Toolkit for discussing antibiotics with patients who have orthopaedic implants
The following is text from the Shared Decision Making Tool: An Aid to Help Balance Clinical Information and Treatment Options with Patient Preferences, authored by David S. Jevsevar, M.D., M.B.A.
This toolkit accompanied an article in the Jan. 7 issue of ADA News about the ADA/AAOS co-developed guideline on antibiotic prophylaxis for dental patients with joint replacement. Download the full tool, including its history.
Shared Decision Making Tool
A Shared Decision Making Tool promotes the collaborative decision making between patient and clinician for best treatment strategy. It is an additional tool to be used and supplements, but does not replace, informed consent procedures.

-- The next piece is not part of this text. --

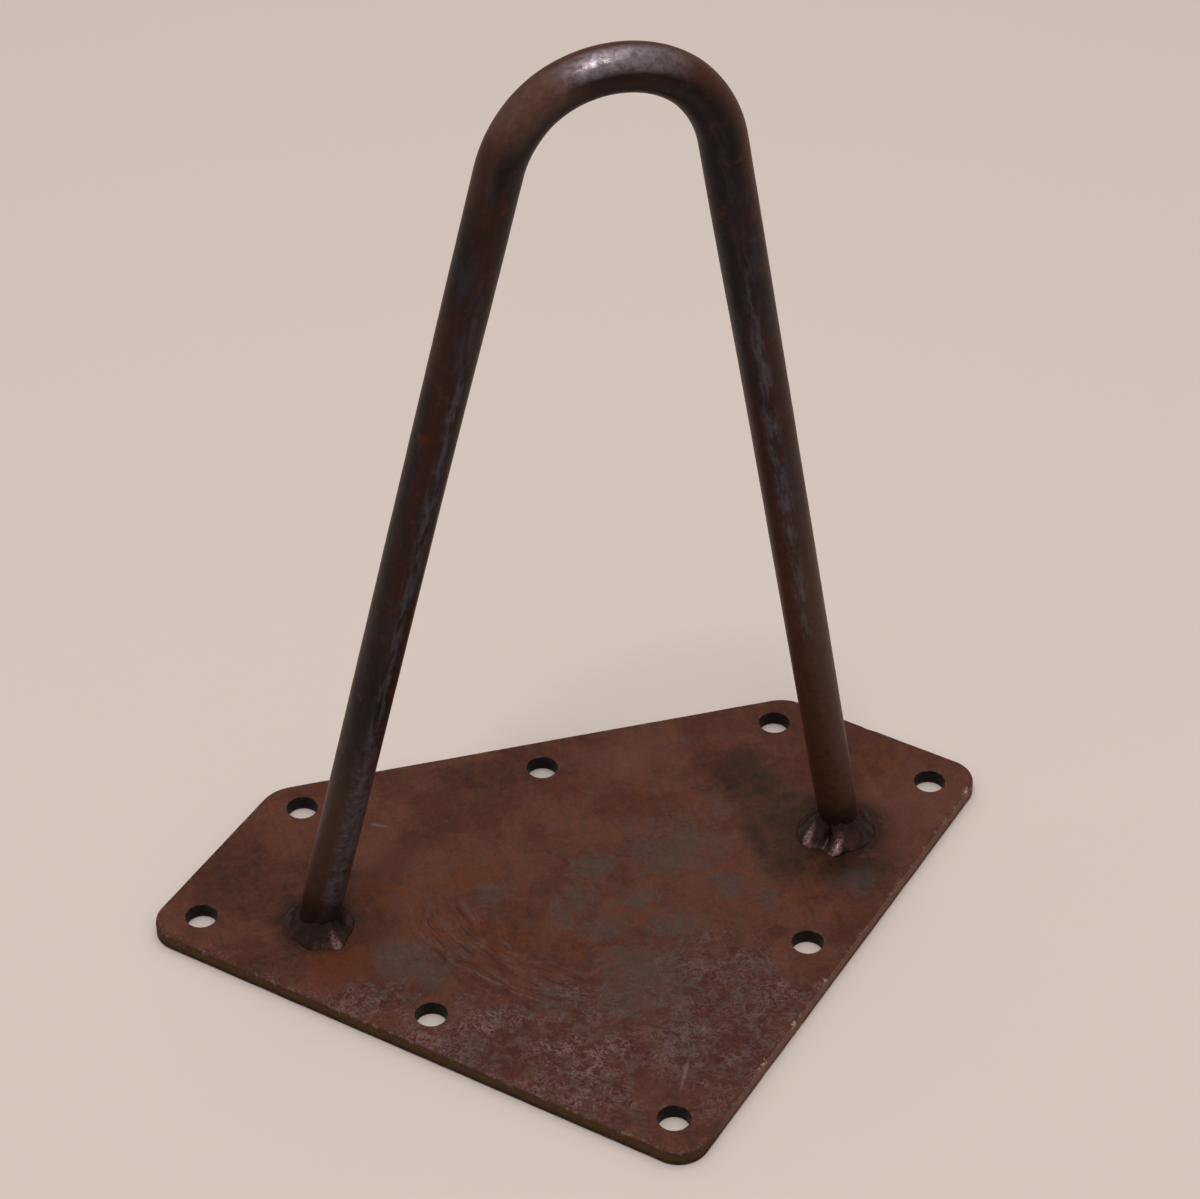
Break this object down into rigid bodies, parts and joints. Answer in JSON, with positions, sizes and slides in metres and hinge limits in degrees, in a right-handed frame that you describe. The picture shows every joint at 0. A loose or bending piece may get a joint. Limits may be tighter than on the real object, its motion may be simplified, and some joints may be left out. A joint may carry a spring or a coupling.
{
  "type": "hairpin table leg",
  "caption": "Short hairpin table leg: one bar bent into a tapering loop and welded at both ends to a five-sided plate with screw holes.",
  "frame": {"origin": "on the plate's mounting face, midway between the rod's two feet", "axes": "+X along the row of feet, -Y towards the plate's square outer corner, +Z from the plate up the leg to the bend that stands on the floor in use"},
  "size_m": [0.2058, 0.1423, 0.257],
  "materials": {
    "plate_steel": "raw hot-rolled steel plate with mill scale and an even brown rust",
    "rod_steel": "raw hot-rolled round bar, dark mill scale with bare worn spots on the bend",
    "weld_metal": "unground weld bead, dull dark brown with a faint shine on its ripples"
  },
  "bodies": {
    "root": {"mounting_plate": "plate_steel", "hairpin_rod": "rod_steel", "weld_right": "weld_metal", "weld_left": "weld_metal"}
  },
  "joints": []
}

As a useful aid to the AAOS/ADA Prevention of Orthopaedic Implant Infection in Patients Undergoing Dental Procedures clinical practice guideline, the Shared Decision Making Tool would engage patients in a decision making process and provide information to further clarify the risks, benefits and alternatives to treatment.
Should I take antibiotics before my dental procedure?
You have an orthopaedic implant (joint replacement, metal plates or rods, etc.) from a previous orthopaedic surgery.
• A potential complication of these implants is bacterial infection, which occurs in approximately 1-3 percent of patients. These infections require more surgery as well as antibiotic usage for an extended period of time. Most infections occur around the time of the procedure (within one year), but some have occurred much later.
• In theory, late implant infections are caused by the spread of the bacteria from the bloodstream to the implant. Unfortunately, there is no clear scientific evidence to support this theory. We know that many patients with orthopaedic implants frequently have bacteria in their blood that does not spread to their implants.
Dental procedures have long been considered a potential cause of implant infections even after the initial orthopedic postoperative period.
This is because dental procedures can introduce bacteria from the mouth into the bloodstream. However, this fact should be considered in the context that eating and performing oral hygiene at home may also introduce oral bacteria into the blood.
• Traditionally, antibiotics have been provided prior to dental procedures in patients with orthopaedic implants to minimize the bacteria that get into the blood.
• Best evidence, however, does not show that antibiotics provided before oral care help prevent infections of orthopaedic implants.
• The routine use of antibiotics in this manner has potential side effects such as increased bacterial resistance, allergic reactions, diarrhea and may even cause death.
Patients who have compromised immune systems might be at greater risk for implant infections.
• Diabetes, rheumatoid arthritis, cancer, chemotherapy and chronic steroid use are examples suggesting immunosuppression. Please discuss your potential for immunosuppression with your physician or dentist.
• Patients who are immune-compromised might wish to consider antibiotics before dental procedures because of their greater risk for infection.
• Decisions with regard to antibiotic premedication should be made by patients, dentists and physicians in a context of open communication and informed consent.
1. Patients with orthopaedic implants have which of the following:
a. 0 percent chance of infection
b. 0-1 percent chance of infection
c. 1-3 percent chance of infection
d. >3 percent chance of infection
2. Most implant infections are:
a. Related to dental procedures
b. Occur around the time of surgery
c. Related to skin infections
d. Occur long after surgery
3. Some dental procedures:
a. Routinely cause implant infections
b. Are the primary source of implant infections
c. Never cause implant infections
d. Allow bacteria to enter the bloodstream
4. Routine pre-dental procedure antibiotics are:
a. Not supported by current evidence
b. May be beneficial in certain groups of patients
c. Associated with other unwanted side effects
d. All of the above
1. I have adequate understanding of implant infections associated with dental procedures: __ Yes or __ No
2. My physician/dentist has discussed my specific risk factors with me: __Yes or __No
3. I need further education and discussion on this issue: __ Yes or __ No
4. I am immunocompromised because I have: (specify condition)________________
5. Based on this educational material and discussion, I will: Not take antibiotics before my dental procedure OR take antibiotics before my dental procedure.